What is new here: the method, not the meeting count The documents, read carefully, show something more durable: an attempt to pair crisis-time narrative pressure with a structured economic proposition, and then move that proposition quickly into NDA-bound lanes through nominated entities and steering committees.
For India, the implication is institutional. Crisis response can no longer be treated as separate compartments—military operations in one file, diplomacy in another, minerals and trade in a third, media in a fourth.
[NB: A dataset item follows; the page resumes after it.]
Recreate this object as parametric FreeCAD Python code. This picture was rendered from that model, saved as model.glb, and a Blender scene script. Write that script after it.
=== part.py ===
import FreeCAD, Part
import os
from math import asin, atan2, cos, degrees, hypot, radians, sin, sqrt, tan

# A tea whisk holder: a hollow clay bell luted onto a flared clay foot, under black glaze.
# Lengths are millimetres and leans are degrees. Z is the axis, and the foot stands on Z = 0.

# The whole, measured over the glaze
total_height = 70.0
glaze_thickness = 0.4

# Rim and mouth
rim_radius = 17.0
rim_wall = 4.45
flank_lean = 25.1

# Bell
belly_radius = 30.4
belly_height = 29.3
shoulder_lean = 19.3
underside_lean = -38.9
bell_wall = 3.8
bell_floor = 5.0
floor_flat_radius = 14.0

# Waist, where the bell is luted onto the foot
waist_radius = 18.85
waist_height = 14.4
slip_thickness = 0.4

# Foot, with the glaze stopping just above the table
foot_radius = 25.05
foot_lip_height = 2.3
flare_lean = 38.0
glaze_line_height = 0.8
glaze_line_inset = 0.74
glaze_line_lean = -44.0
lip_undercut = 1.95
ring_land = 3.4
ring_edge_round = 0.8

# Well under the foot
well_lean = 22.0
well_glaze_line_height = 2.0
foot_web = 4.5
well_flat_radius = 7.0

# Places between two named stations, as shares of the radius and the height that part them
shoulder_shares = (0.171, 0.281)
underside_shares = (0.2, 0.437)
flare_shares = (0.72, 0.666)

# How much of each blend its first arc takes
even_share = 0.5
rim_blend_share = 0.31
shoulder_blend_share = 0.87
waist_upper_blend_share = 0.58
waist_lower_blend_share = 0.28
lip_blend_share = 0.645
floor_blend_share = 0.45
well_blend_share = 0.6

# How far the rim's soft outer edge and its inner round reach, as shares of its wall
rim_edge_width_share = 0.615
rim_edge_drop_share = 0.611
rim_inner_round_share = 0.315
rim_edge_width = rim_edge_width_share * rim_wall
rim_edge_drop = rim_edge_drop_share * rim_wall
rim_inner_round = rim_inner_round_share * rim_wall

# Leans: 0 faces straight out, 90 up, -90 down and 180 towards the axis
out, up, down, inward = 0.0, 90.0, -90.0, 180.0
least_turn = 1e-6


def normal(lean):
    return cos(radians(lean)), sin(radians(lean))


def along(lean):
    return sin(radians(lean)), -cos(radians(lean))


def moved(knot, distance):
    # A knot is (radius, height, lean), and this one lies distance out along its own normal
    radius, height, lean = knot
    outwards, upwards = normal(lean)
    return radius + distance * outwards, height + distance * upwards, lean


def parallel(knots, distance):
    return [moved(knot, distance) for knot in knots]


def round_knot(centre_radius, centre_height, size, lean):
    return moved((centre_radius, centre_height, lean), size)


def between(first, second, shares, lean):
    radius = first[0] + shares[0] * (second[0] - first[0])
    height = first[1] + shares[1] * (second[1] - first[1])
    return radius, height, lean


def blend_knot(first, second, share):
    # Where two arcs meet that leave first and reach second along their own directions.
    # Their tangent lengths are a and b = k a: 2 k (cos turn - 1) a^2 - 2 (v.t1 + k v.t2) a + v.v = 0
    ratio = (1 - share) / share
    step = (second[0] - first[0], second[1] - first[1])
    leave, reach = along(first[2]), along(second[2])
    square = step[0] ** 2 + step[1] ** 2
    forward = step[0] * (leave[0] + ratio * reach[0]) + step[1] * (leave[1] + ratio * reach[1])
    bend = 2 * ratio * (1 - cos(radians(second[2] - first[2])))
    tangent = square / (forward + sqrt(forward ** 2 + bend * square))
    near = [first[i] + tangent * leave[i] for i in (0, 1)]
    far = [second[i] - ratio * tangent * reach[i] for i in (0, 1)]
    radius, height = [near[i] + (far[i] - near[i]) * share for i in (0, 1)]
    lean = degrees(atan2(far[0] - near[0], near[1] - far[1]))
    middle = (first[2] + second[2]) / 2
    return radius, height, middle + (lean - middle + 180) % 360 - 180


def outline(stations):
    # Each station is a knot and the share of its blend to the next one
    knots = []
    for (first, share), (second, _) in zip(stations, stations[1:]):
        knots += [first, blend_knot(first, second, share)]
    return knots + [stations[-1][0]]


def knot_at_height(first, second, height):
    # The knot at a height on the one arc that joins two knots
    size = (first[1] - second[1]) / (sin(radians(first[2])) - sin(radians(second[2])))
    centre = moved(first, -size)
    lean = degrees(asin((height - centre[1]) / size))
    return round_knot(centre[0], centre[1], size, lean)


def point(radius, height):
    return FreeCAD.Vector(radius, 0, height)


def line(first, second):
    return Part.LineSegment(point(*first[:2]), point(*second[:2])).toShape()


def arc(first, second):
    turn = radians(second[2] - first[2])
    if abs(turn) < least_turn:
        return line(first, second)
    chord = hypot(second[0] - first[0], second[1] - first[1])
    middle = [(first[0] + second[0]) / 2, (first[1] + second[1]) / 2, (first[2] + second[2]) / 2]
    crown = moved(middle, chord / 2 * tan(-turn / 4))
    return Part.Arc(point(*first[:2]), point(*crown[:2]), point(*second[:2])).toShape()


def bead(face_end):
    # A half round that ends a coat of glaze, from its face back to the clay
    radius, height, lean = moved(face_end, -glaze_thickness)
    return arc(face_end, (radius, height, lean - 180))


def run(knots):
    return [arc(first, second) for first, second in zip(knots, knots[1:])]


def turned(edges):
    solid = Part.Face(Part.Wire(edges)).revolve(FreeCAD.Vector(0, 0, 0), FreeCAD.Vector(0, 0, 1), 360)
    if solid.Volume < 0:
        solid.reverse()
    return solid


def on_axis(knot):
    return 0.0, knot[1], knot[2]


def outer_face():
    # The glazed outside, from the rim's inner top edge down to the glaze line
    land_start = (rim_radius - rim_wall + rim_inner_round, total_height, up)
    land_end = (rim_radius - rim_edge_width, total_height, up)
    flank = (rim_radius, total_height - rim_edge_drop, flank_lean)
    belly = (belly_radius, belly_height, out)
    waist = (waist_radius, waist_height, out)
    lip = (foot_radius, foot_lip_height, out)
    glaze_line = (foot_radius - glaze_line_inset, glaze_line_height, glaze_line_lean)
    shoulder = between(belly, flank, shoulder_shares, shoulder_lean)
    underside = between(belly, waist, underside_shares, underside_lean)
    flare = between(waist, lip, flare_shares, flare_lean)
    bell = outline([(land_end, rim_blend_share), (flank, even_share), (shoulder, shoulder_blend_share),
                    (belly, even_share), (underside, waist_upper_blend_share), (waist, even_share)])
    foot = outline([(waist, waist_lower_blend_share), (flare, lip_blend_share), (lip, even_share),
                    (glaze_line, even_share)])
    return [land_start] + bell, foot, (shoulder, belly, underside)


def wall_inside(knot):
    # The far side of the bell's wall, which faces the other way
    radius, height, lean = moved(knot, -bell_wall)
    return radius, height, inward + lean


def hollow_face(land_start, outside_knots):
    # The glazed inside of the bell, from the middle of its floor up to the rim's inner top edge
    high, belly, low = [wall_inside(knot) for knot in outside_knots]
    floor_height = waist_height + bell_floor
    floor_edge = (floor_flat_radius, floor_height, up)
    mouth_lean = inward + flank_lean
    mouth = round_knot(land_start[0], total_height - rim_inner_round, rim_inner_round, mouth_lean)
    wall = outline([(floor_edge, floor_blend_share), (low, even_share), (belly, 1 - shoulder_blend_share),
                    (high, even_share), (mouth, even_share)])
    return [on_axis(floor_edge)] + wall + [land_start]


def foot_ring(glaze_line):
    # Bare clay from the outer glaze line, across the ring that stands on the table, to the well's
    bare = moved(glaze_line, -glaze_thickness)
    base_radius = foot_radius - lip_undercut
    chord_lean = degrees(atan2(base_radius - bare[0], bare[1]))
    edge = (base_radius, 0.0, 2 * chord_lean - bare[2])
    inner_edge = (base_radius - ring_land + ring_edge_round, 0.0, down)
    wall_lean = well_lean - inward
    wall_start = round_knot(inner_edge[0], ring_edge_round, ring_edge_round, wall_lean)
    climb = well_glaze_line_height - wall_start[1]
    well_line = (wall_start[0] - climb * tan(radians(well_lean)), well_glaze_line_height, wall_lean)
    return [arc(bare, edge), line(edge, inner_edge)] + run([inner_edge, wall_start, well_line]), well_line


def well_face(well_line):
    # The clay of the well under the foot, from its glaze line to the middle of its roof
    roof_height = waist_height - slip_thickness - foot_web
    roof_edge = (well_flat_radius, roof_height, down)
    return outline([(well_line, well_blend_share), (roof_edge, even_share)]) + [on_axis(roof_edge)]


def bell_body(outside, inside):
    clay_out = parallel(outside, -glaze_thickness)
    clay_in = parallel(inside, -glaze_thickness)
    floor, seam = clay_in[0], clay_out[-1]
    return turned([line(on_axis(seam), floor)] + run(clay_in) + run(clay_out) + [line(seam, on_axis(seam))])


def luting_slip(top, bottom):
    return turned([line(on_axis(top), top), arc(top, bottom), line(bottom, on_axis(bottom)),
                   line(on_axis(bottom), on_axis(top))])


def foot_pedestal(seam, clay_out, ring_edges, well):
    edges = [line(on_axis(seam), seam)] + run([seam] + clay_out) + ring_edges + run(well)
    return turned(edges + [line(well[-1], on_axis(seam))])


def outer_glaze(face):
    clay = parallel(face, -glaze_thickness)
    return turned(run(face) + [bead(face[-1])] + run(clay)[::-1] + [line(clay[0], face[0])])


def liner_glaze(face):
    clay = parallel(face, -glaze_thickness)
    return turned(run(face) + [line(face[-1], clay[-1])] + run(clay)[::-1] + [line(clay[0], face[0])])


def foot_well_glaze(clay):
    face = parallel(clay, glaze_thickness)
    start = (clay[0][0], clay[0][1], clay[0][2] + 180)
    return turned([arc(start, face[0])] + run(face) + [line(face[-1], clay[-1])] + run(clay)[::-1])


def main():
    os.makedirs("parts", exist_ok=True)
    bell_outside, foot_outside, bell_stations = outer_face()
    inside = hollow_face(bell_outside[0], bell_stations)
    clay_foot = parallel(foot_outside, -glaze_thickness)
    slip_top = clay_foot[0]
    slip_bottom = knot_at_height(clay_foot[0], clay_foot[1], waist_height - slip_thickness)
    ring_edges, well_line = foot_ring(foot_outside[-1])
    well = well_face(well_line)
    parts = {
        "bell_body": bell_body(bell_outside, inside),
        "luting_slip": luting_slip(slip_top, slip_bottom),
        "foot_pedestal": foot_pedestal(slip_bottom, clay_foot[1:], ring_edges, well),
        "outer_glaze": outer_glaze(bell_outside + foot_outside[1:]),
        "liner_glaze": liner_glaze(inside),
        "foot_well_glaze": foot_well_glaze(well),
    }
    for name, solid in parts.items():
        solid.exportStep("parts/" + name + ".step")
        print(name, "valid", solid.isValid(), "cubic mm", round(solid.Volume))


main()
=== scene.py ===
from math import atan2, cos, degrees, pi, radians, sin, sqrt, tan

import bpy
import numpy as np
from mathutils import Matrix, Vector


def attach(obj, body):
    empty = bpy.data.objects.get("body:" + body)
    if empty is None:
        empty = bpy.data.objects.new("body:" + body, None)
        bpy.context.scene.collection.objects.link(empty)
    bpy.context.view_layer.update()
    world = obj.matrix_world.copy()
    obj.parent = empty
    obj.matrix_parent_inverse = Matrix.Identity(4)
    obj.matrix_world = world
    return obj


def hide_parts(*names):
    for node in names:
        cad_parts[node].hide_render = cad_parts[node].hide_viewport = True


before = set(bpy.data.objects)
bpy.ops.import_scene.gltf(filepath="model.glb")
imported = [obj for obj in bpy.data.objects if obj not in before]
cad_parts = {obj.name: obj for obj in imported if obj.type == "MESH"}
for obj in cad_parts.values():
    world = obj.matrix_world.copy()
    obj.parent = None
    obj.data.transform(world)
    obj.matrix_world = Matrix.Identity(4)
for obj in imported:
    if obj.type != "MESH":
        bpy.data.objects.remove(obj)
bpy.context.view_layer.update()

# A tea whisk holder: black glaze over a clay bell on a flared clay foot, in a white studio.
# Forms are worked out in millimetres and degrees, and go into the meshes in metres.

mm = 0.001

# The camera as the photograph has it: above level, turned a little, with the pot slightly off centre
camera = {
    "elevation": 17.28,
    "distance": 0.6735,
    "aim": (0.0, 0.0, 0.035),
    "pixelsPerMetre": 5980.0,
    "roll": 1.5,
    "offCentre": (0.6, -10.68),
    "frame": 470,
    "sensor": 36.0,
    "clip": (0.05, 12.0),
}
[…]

Influence campaigns are designed to exploit seams between desks and delays between facts and frames.
WHAT INDIA SHOULD DO NEXT: FAST, IMPLEMENTABLE, MEASURABLE
India should build a standing crisis influence and disclosures capability focused on major capitals, beginning with Washington, tasked with monitoring open disclosures (including FARA eFile) and issuing a timestamped evidence bundle during crises—official statements, escalation ladders, and document excerpts—so facts travel at the speed of narrative.
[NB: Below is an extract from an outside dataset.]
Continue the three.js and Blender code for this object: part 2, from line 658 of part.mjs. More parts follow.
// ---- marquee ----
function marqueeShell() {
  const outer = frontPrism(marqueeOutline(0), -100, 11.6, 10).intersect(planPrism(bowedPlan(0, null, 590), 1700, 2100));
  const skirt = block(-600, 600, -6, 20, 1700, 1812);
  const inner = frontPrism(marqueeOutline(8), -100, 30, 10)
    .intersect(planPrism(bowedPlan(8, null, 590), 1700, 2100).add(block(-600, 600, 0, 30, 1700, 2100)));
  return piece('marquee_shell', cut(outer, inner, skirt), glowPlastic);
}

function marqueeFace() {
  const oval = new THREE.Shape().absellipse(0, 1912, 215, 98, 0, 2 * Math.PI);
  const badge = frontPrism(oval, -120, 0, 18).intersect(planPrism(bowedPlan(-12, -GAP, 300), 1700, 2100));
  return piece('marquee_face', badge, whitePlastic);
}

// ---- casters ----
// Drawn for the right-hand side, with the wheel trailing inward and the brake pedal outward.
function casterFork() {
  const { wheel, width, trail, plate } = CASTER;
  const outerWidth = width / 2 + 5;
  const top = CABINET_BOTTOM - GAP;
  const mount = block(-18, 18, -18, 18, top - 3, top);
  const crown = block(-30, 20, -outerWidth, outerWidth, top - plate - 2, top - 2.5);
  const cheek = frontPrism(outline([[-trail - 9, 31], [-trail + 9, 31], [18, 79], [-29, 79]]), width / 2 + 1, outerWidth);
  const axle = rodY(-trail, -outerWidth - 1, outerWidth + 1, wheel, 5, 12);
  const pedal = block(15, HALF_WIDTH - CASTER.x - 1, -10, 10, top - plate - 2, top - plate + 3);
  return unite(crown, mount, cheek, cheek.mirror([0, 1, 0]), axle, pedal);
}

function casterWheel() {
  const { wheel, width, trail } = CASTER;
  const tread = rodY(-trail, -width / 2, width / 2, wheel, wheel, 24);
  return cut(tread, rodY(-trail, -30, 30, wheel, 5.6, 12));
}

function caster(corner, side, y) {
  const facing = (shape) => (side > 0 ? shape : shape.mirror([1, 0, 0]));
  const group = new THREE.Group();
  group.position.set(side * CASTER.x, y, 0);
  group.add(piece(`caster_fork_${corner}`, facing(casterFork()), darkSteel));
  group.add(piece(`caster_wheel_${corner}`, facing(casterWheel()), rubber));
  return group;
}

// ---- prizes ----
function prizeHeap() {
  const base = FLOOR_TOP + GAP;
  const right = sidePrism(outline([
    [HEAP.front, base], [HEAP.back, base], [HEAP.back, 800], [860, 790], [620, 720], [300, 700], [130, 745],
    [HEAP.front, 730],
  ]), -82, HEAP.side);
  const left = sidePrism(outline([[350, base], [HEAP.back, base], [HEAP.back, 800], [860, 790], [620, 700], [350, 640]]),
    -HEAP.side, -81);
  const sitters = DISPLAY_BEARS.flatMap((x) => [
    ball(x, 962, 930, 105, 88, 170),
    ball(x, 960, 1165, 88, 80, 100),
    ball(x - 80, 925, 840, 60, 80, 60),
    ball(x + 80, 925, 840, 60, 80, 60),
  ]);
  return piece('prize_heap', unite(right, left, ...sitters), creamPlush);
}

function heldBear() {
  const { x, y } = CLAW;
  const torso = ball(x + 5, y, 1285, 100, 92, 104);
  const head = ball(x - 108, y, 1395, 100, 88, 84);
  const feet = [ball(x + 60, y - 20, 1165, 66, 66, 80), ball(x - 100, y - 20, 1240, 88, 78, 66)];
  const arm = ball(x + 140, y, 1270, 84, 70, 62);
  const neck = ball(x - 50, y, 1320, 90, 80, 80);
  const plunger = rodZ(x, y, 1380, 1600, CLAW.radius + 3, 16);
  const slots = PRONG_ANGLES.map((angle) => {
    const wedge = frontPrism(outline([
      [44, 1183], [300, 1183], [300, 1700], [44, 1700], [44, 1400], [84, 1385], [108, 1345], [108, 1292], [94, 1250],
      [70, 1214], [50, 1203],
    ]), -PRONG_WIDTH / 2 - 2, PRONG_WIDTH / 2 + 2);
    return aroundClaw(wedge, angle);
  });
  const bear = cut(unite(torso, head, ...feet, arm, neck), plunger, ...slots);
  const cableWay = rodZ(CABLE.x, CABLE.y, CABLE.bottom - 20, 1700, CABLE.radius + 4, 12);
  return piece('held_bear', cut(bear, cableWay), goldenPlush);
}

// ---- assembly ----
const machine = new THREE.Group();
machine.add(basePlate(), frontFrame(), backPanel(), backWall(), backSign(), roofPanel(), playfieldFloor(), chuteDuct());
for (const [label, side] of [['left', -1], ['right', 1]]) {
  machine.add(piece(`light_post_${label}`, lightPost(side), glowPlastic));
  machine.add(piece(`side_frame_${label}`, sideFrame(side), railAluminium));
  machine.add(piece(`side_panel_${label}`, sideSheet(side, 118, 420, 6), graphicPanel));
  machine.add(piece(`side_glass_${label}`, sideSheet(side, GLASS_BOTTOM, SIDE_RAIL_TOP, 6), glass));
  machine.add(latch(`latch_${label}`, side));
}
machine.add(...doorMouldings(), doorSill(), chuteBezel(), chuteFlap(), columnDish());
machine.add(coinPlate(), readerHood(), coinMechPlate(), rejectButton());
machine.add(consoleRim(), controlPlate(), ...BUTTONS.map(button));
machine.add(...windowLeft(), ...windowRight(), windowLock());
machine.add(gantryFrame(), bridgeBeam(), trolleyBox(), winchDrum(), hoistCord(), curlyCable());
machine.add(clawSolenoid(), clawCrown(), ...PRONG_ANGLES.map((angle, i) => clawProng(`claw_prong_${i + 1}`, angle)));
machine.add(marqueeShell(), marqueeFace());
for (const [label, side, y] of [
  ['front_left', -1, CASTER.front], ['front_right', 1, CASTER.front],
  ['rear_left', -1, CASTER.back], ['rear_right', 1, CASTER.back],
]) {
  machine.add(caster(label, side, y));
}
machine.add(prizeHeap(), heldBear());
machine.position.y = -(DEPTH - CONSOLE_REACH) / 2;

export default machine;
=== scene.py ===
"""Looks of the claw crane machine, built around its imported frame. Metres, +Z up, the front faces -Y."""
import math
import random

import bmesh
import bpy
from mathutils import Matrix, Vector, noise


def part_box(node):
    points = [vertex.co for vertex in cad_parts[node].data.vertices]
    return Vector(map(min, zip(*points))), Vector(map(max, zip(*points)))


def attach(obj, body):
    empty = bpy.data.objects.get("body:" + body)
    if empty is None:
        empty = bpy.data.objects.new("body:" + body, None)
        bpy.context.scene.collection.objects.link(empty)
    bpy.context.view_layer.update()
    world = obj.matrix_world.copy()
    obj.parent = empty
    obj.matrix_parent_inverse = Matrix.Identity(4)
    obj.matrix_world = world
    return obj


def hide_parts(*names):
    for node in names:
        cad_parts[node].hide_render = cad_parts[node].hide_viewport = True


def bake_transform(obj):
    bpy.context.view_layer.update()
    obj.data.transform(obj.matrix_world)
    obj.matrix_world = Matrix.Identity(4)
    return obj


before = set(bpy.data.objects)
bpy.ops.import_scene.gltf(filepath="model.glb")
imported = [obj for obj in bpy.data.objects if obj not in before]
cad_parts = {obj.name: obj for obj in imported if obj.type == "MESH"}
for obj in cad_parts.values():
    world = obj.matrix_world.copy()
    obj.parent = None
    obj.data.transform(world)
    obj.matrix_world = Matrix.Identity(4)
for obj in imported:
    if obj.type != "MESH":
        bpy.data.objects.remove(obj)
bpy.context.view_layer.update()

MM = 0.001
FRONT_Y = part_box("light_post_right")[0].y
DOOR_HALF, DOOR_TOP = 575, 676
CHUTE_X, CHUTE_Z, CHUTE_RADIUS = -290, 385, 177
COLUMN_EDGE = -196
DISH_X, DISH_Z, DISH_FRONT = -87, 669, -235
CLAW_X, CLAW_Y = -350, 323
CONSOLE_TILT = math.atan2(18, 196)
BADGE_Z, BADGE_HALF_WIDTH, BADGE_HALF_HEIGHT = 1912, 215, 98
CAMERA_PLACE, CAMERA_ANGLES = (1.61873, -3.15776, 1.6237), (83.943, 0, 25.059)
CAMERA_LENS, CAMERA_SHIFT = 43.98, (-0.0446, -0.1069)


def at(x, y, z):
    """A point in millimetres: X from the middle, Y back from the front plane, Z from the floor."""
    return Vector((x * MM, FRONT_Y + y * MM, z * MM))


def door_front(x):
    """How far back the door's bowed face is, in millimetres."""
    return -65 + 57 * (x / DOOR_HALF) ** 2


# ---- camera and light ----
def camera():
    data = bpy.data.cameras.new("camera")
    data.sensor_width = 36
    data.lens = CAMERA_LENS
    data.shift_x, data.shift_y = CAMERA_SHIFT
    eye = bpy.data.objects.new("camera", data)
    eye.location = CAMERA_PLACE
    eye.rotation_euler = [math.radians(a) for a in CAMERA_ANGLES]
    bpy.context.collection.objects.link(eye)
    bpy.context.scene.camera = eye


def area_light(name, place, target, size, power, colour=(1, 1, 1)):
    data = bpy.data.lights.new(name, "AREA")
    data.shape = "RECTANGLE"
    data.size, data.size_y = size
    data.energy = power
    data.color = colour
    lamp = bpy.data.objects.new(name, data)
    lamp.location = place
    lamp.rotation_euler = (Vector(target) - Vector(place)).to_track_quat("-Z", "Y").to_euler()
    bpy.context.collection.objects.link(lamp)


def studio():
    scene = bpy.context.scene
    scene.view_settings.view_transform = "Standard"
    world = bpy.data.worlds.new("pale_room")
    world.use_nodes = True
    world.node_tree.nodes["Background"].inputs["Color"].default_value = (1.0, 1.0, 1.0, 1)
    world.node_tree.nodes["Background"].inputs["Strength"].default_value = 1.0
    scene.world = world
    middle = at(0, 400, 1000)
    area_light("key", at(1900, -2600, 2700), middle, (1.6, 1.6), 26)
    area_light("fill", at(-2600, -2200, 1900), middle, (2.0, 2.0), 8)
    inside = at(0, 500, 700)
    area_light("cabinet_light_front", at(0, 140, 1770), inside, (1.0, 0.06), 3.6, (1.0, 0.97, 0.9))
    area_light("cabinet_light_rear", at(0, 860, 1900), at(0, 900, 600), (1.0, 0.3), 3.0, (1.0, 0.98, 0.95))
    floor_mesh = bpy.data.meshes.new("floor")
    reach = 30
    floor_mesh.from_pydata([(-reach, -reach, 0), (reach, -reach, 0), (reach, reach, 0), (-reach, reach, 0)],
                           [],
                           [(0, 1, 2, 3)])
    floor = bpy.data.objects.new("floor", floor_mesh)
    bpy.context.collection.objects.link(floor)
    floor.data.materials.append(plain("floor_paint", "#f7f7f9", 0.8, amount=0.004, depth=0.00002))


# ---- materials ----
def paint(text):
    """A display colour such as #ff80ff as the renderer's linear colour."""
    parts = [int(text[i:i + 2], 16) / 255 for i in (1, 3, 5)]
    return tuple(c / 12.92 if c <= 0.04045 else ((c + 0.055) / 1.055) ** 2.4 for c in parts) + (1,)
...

It should deepen narrative readiness with Congressional staff, key think tanks and editorial boards through recurring briefings, so crisis-time claims are evaluated against an established baseline of context.
And India should treat critical minerals as strategic diplomacy with credibility and transparency—becoming a preferred trusted node through processing capacity, predictable policy and verifiable partnerships, rather than crisis-time opacity.
CONCLUSION: SOVEREIGNTY IS DEFENDED TWICE
Operation Sindoor was fought on the border. But the filings show the parallel contest: a rush of crisis-window outreach combined with a circulated, non-binding minerals framework whose enforceable core is confidentiality, with a 30-day NDA fuse, a nominated execution arm in FWO, and an explicit Kashmir/India narrative mandate.
The battlefield may end at 1700 hours. The influence campaign does not.